* EXERCISE
Would you quote the material below in full and unchanged?

§

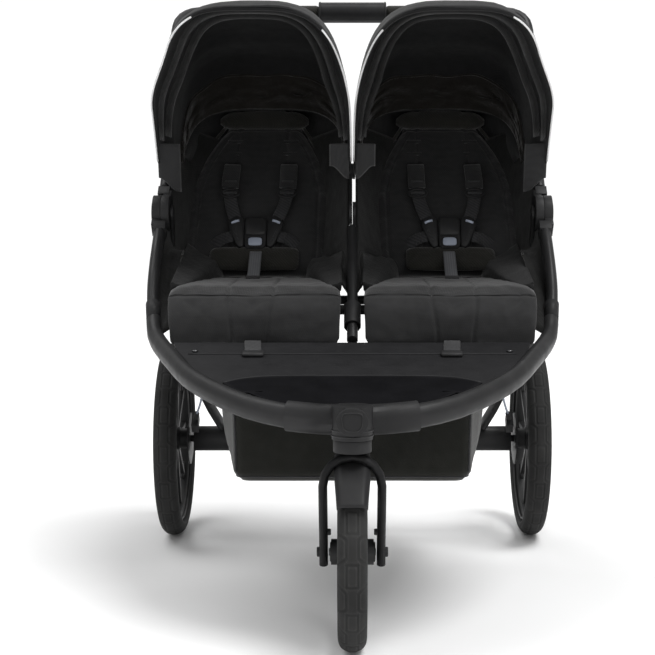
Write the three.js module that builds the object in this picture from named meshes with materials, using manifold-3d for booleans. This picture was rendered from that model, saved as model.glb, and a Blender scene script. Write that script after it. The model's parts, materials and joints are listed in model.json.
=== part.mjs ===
// Double jogging stroller: two seats side by side, one swivelling front wheel, two rear wheels.
// Millimetres. +Z is up, the front faces -Y, and the origin is the middle of the footprint on the ground.
// Places are written as (x, distance behind the front axle, height) and turned into the row frame by at().

import * as THREE from "three";
import { mergeVertices } from "three/addons/utils/BufferGeometryUtils.js";
import Module from "manifold-3d";

const wasm = await Module();
wasm.setup();

// Driving dimensions
const FRONT_WHEEL_R = 153;
const REAR_WHEEL_R = 200;
const WHEELBASE = 800;
const OVERALL_WIDTH = 785;
const REAR_TYRE_WIDTH = 46;
const FRONT_TYRE_WIDTH = 45;
const TUBE_X = 361; // centre plane of the side tubes
const TUBE_HALF_WIDE = 11;
const TUBE_HALF_TALL = 18;
const LOOP_HALF_WIDE = 14;
const LOOP_HALF_TALL = 19;
const TUBE_WALL = 2.5;
const SEAT_X = 172; // middle of each seat cushion
const SEAT_BACK_X = 189; // the backs sit a little further out than the cushions
const SEAT_HALF_WIDTH = 148;
const FOLD = { y: 568, z: 670 }; // axis of the folding hubs
const LEG_PIVOT = { y: 600, z: 503 }; // axis on which the rear legs swing in
const CANOPY_PIVOT = { y: 640, z: 751 };
const BACK_PIVOT = { y: 628, z: 548 };
const HANDLE_PIVOT = { y: 811, z: 984 };
const HANDLEBAR = { y: 880, z: 1083, r: 12.5 };
const SWIVEL_Y = -60; // the front axle trails the swivel axis by this much
const STEM_R = 9; // steering stem of the fork
const TURNING_GAP = 0.4; // clearance between a shaft and its bore, on the radius
const NOSE_HALF_WIDTH = 99;
const GAP = 0.3; // clearance between pieces that touch

const LENGTH = FRONT_WHEEL_R + WHEELBASE + REAR_WHEEL_R;
const FRONT_AXLE_Y = FRONT_WHEEL_R - LENGTH / 2;
const REAR_WHEEL_X = (OVERALL_WIDTH - REAR_TYRE_WIDTH) / 2;

const at = (x, y, z) => new THREE.Vector3(x, FRONT_AXLE_Y + y, z);
const sides = [["left", -1], ["right", 1]];

// Materials
const finish = (color, roughness, metalness) =>
  new THREE.MeshStandardMaterial({ color, roughness, metalness });
const painted = () => finish(0x3a3a3b, 0.45, 0.6);
const plastic = () => finish(0x242426, 0.6, 0);
const lightPlastic = () => finish(0x8a90a0, 0.5, 0);
const rubber = () => finish(0x2f2f30, 0.9, 0);
const fabric = () => finish(0x1c1c1d, 0.95, 0);
const steel = () => finish(0x9a9b9d, 0.35, 0.9);

const stroller = new THREE.Group();

function add(name, geometry, material) {
  const mesh = new THREE.Mesh(geometry, material);
  mesh.name = name;
  stroller.add(mesh);
}

// Solids from rings of points

function signedVolume(position, index) {
  const a = new THREE.Vector3();
  const b = new THREE.Vector3();
  const c = new THREE.Vector3();
  let volume = 0;
  for (let i = 0; i < index.length; i += 3) {
    a.fromArray(position, 3 * index[i]);
    b.fromArray(position, 3 * index[i + 1]);
    c.fromArray(position, 3 * index[i + 2]);
    volume += a.dot(b.cross(c)) / 6;
  }
  return volume;
}

function closedGeometry(points, index) {
  const position = points.flatMap((p) => [p.x, p.y, p.z]);
  const outward = signedVolume(position, index) > 0 ? index : index.slice().reverse();
  const geometry = new THREE.BufferGeometry();
  geometry.setAttribute("position", new THREE.Float32BufferAttribute(position, 3));
  geometry.setIndex(outward);
  return geometry;
}

function capTriangles(ring) {
  const centre = ring.reduce((s, p) => s.add(p), new THREE.Vector3()).divideScalar(ring.length);
  const normal = new THREE.Vector3();
  ring.forEach((p, i) => {
    const next = ring[(i + 1) % ring.length];
    normal.add(p.clone().sub(centre).cross(next.clone().sub(centre)));
  });
  normal.normalize();
  const u = ring[0].clone().sub(centre).projectOnPlane(normal).normalize();
  const v = normal.clone().cross(u);
  const flat = ring.map((p) => {
    const d = p.clone().sub(centre);
    return new THREE.Vector2(d.dot(u), d.dot(v));
  });
  return THREE.ShapeUtils.triangulateShape(flat, []);
}

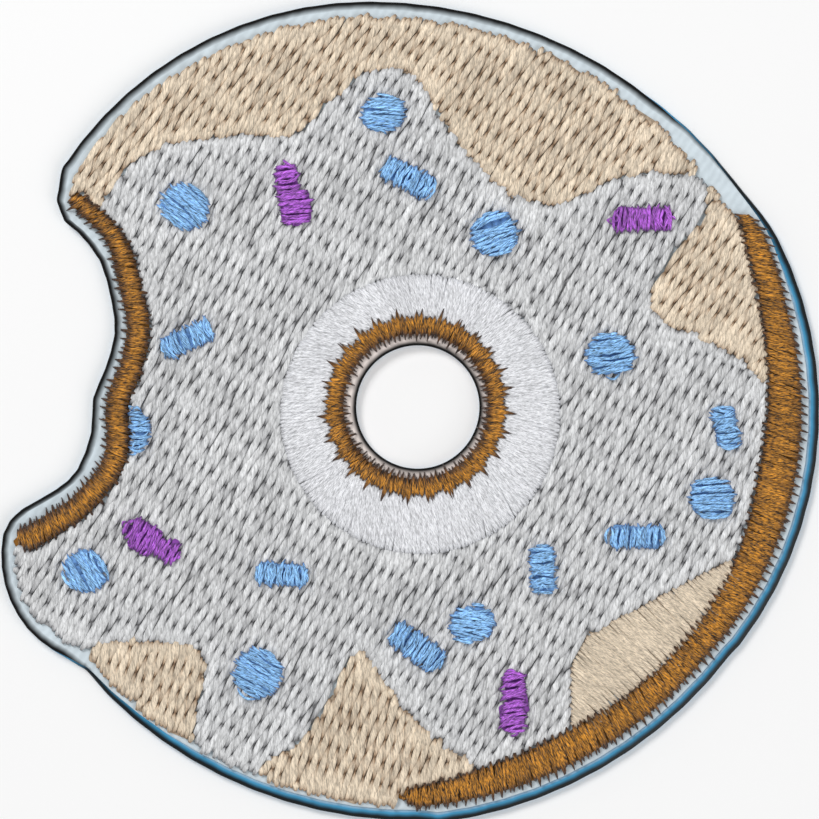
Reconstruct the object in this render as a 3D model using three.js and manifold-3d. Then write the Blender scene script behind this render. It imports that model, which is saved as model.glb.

§

* EXERCISE OUTPUT
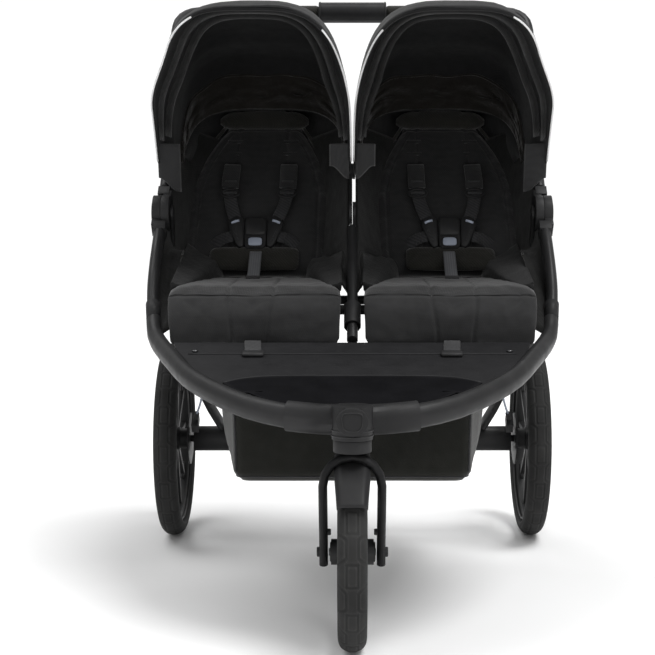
Write the three.js module that builds the object in this picture from named meshes with materials, using manifold-3d for booleans. This picture was rendered from that model, saved as model.glb, and a Blender scene script. Write that script after it. The model's parts, materials and joints are listed in model.json.
=== part.mjs ===
// Double jogging stroller: two seats side by side, one swivelling front wheel, two rear wheels.
// Millimetres. +Z is up, the front faces -Y, and the origin is the middle of the footprint on the ground.
// Places are written as (x, distance behind the front axle, height) and turned into the row frame by at().

import * as THREE from "three";
import { mergeVertices } from "three/addons/utils/BufferGeometryUtils.js";
import Module from "manifold-3d";

const wasm = await Module();
wasm.setup();

// Driving dimensions
const FRONT_WHEEL_R = 153;
const REAR_WHEEL_R = 200;
const WHEELBASE = 800;
const OVERALL_WIDTH = 785;
const REAR_TYRE_WIDTH = 46;
const FRONT_TYRE_WIDTH = 45;
const TUBE_X = 361; // centre plane of the side tubes
const TUBE_HALF_WIDE = 11;
const TUBE_HALF_TALL = 18;
const LOOP_HALF_WIDE = 14;
const LOOP_HALF_TALL = 19;
const TUBE_WALL = 2.5;
const SEAT_X = 172; // middle of each seat cushion
const SEAT_BACK_X = 189; // the backs sit a little further out than the cushions
const SEAT_HALF_WIDTH = 148;
const FOLD = { y: 568, z: 670 }; // axis of the folding hubs
const LEG_PIVOT = { y: 600, z: 503 }; // axis on which the rear legs swing in
const CANOPY_PIVOT = { y: 640, z: 751 };
const BACK_PIVOT = { y: 628, z: 548 };
const HANDLE_PIVOT = { y: 811, z: 984 };
const HANDLEBAR = { y: 880, z: 1083, r: 12.5 };
const SWIVEL_Y = -60; // the front axle trails the swivel axis by this much
const STEM_R = 9; // steering stem of the fork
const TURNING_GAP = 0.4; // clearance between a shaft and its bore, on the radius
const NOSE_HALF_WIDTH = 99;
const GAP = 0.3; // clearance between pieces that touch

const LENGTH = FRONT_WHEEL_R + WHEELBASE + REAR_WHEEL_R;
const FRONT_AXLE_Y = FRONT_WHEEL_R - LENGTH / 2;
const REAR_WHEEL_X = (OVERALL_WIDTH - REAR_TYRE_WIDTH) / 2;

const at = (x, y, z) => new THREE.Vector3(x, FRONT_AXLE_Y + y, z);
const sides = [["left", -1], ["right", 1]];

// Materials
const finish = (color, roughness, metalness) =>
  new THREE.MeshStandardMaterial({ color, roughness, metalness });
const painted = () => finish(0x3a3a3b, 0.45, 0.6);
const plastic = () => finish(0x242426, 0.6, 0);
const lightPlastic = () => finish(0x8a90a0, 0.5, 0);
const rubber = () => finish(0x2f2f30, 0.9, 0);
const fabric = () => finish(0x1c1c1d, 0.95, 0);
const steel = () => finish(0x9a9b9d, 0.35, 0.9);

const stroller = new THREE.Group();

function add(name, geometry, material) {
  const mesh = new THREE.Mesh(geometry, material);
  mesh.name = name;
  stroller.add(mesh);
}

// Solids from rings of points

function signedVolume(position, index) {
  const a = new THREE.Vector3();
  const b = new THREE.Vector3();
  const c = new THREE.Vector3();
  let volume = 0;
  for (let i = 0; i < index.length; i += 3) {
    a.fromArray(position, 3 * index[i]);
    b.fromArray(position, 3 * index[i + 1]);
    c.fromArray(position, 3 * index[i + 2]);
    volume += a.dot(b.cross(c)) / 6;
  }
  return volume;
}

function closedGeometry(points, index) {
  const position = points.flatMap((p) => [p.x, p.y, p.z]);
  const outward = signedVolume(position, index) > 0 ? index : index.slice().reverse();
  const geometry = new THREE.BufferGeometry();
  geometry.setAttribute("position", new THREE.Float32BufferAttribute(position, 3));
  geometry.setIndex(outward);
  return geometry;
}

function capTriangles(ring) {
  const centre = ring.reduce((s, p) => s.add(p), new THREE.Vector3()).divideScalar(ring.length);
  const normal = new THREE.Vector3();
  ring.forEach((p, i) => {
    const next = ring[(i + 1) % ring.length];
    normal.add(p.clone().sub(centre).cross(next.clone().sub(centre)));
  });
  normal.normalize();
  const u = ring[0].clone().sub(centre).projectOnPlane(normal).normalize();
  const v = normal.clone().cross(u);
  const flat = ring.map((p) => {
    const d = p.clone().sub(centre);
    return new THREE.Vector2(d.dot(u), d.dot(v));
  });
  return THREE.ShapeUtils.triangulateShape(flat, []);
}

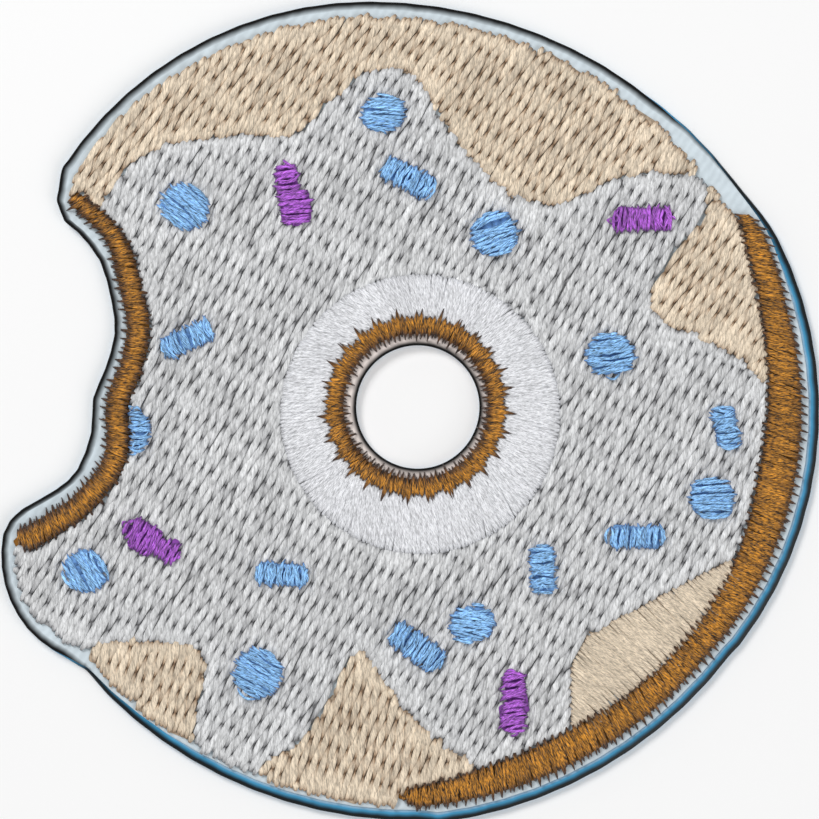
Reconstruct the object in this render as a 3D model using three.js and manifold-3d. Then write the Blender scene script behind this render. It imports that model, which is saved as model.glb.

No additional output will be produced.